Ce rappel n’est pas gratuit, indique la militante de la cause nationale. Elle met en garde et insiste sur un devoir de vigilance, car il se développe, depuis une dizaine d’années, un courant qui tente de délégitimer toute lutte de libération nationale en délégitimant notre guerre d’indépendance.

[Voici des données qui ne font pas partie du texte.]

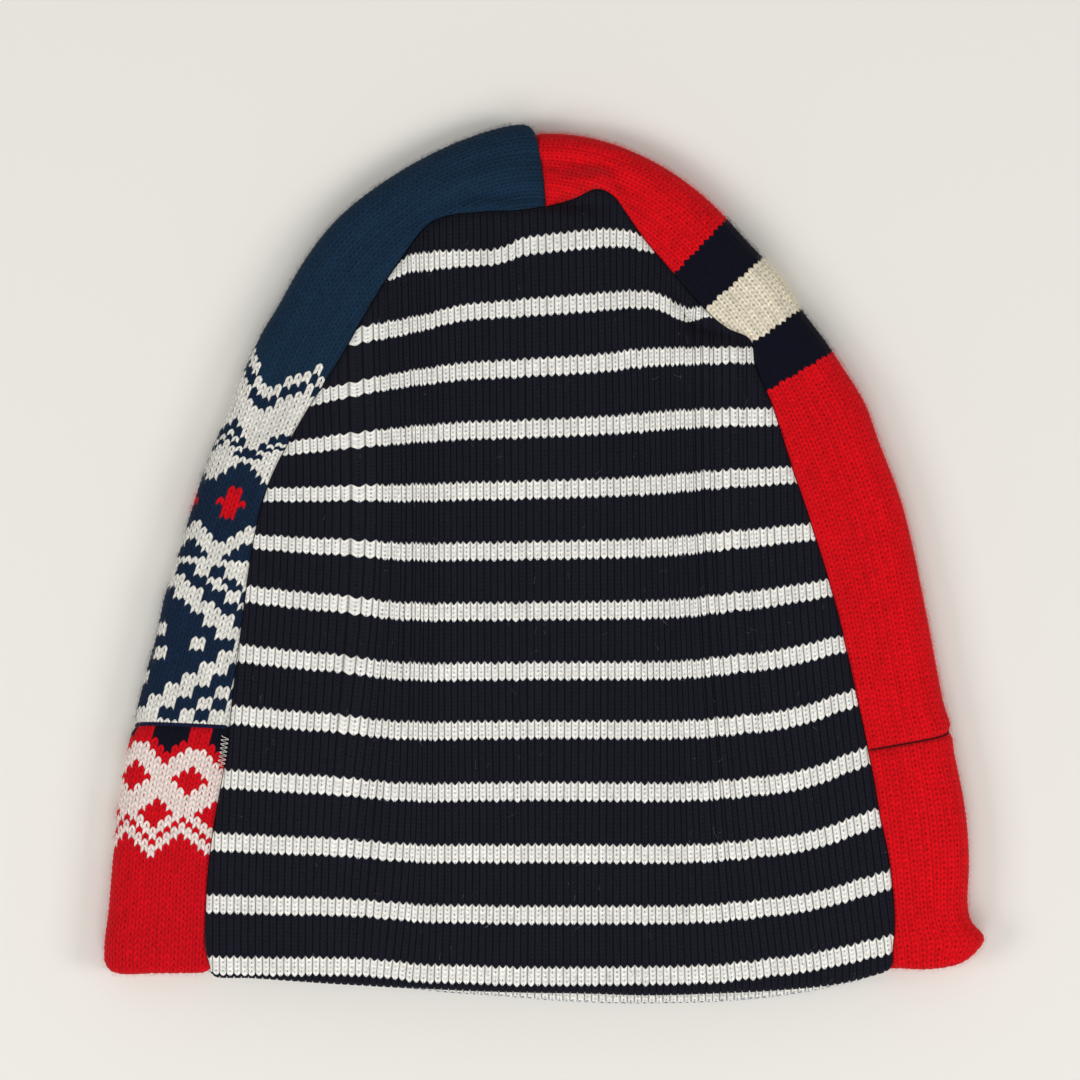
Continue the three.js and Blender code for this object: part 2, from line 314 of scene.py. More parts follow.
def yarn_colours(lattice, index, behind, gutter_shade, variation=0.05):
    """One colour for each face: the pattern's colour, a little different from stitch to stitch. The pin-holes
    get painted shade: the yarn behind, or the stitch's own yarn, darkened. Painted shade also darkens the
    gutters between wales."""
    colour = PALETTE[index]
    wales = lattice.wale_of_face - lattice.wale_of_face.min()
    courses = lattice.course_of_face - lattice.course_of_face.min()
    step = np.arange(index.shape[1]) % STEPS
    leg = (step > HOLE).astype(int)
    changes = rng.normal(0, variation, (courses.max() + 1, 2 * wales.max() + 2))
    streaks = rng.normal(0, variation * 0.6, 2 * wales.max() + 2)
    change = changes[courses, 2 * wales + leg] + streaks[2 * wales + leg]
    colour = colour * (1 + change)[..., None]
    lower_half = (np.arange(index.shape[0]) % 2 == 0)[:, None]
    openness = rng.uniform(0.2, 1, (courses.max() + 1, wales.max() + 1))[courses, wales]
    holes = ((step == HOLE) & lower_half) * openness
    # Painted shade in the pin-holes: the yarn behind darkened to 0.7, or the stitch's own yarn darkened to
    # 0.3.
    shade = np.where(np.isin(index, list(behind)), 0.7, 0.3)[..., None]
    shaded_back_yarn = PALETTE[np.vectorize(behind.get)(index, index)] * shade
    colour = colour * (1 - holes[..., None]) + shaded_back_yarn * holes[..., None]
    # Painted shade in the gutters between wales.
    in_gutter = (step == 0) | (step == STEPS - 1)
    return colour * np.where(in_gutter, np.where(lower_half, gutter_shade, (1 + gutter_shade) / 2), 1)[..., None]


# ---- Closed cloth meshes ----

surfaces = {}  # for each piece: points, normals and colours over its stitches, for its loose fibres
# The whole inner layer gets this much painted hollow shade.
LINING_HOLLOW_SHADE = 0.6


def make_piece(name, points, faces, colours, hollow_shades, smooth=True):
    """A piece whose faces carry the colour of their yarn, and whose vertices say how hollow they lie, for the
    material's painted shade.
    """
    mesh = bpy.data.meshes.new(name)
    mesh.from_pydata((points * MM).tolist(), [], faces)
    mesh.polygons.foreach_set("use_smooth", np.full(len(faces), smooth))
    tints = np.concatenate([colours, np.ones((len(faces), 1))], 1)
    yarn = mesh.attributes.new("yarn", "FLOAT_COLOR", "FACE")
    yarn.data.foreach_set("color", tints.astype(np.float32).ravel())
    hollow_shade = mesh.attributes.new("hollow_shade", "FLOAT", "POINT")
    hollow_shade.data.foreach_set("value", hollow_shades.astype(np.float32).ravel())
    mesh.update()
    piece = bpy.data.objects.new(name, mesh)
    bpy.context.scene.collection.objects.link(piece)
    return piece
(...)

Zohra Drif Bitat en dévoile les procédés qui sont utilisés et qui sont basés sur un postulat non dit, à savoir l’établissement d’une symétrie insupportable et infamante entre le colonisé, d’une part, et le colonisateur, d’autre part. «Ce courant trouve des moyens pour justifier des politiques et des positions en relation avec des intérêts qui agitent le monde aujourd’hui. Cette symétrie, relevant du pur révisionnisme entre agresseur et agressé, occupé et occupant, peut autoriser ce courant à se pointer aujourd’hui pour exiger des excuses et, pourquoi pas demain, des réparations.
Ce procédé ne peut tenir qu’a la condition d’occulter totalement la nature du système colonial et les méthodes politiques utilisées par la France pour occuper l’Algérie et l’annexer en perpétrant des génocides, massacres, dépossessions forcées, apartheid du Code de l’indigénat, dépersonnalisation, acculturation… »
«Je sais que la symétrie est fausse, injuste, et constitue une manière de continuer le système colonial autrement. Au moins, sur le plan intellectuel, ce qui n’est pas peu», observe-t-elle.
Elle plaide pour une mobilisation contre cette logique insidieuse et sournoise, et pour continuer la libération autrement, par le biais d’un mouvement de pensée et d’actions civiques citoyennes afin de défendre la vérité sur la lutte héroïque de notre peuple pour son indépendance. «Il faut s’organiser et se mobiliser pour être fidèles et dignes de Didouche Mourad qui nous a demandé : « Si nous venons à mourir, défendez notre mémoire ».»
Concernant sa confrontation avec Bernard Henri Levy, qui a polarisé l’essentiel des débats, Zohra Drif Bitat a relevé de la haine chez ce philosophe qui a attaqué les chouhada, les combattants algériens et injurié tout un peuple. Mais en qualité de quoi ? s’est-elle interrogée, en rappelant aux organisateurs du colloque de Marseille, un devoir d’éthique, de moral et de déontologie face à un prêcheur de la haine qui a monopolisé le débat pour le dénaturer et le soumettre à ses propres obsessions.
«L’Occident affiche une nouvelle ambition à vouloir recoloniser ses anciennes « possessions », mais sous d’autres prétextes. On assiste à une répétition de l’histoire. Faisons de telle sorte que notre indépendance soit indéracinable.»
Elle s’est saisie de l’occasion pour plaider en faveur d’une stratégie de riposte de la part de nos intellectuels. Ce à quoi a répondu favorablement et illico presto l’assistance en faisant écho à cette initiative.
Slimane Hachi, préhistorien, a pris la parole pour abonder dans le même sens que la moudjahida, en stigmatisant le révisionnisme qui s’orchestre subrepticement, et activer, autant que faire se peut et de toute urgence, ce courant et œuvrer en commun pour lui barrer la route.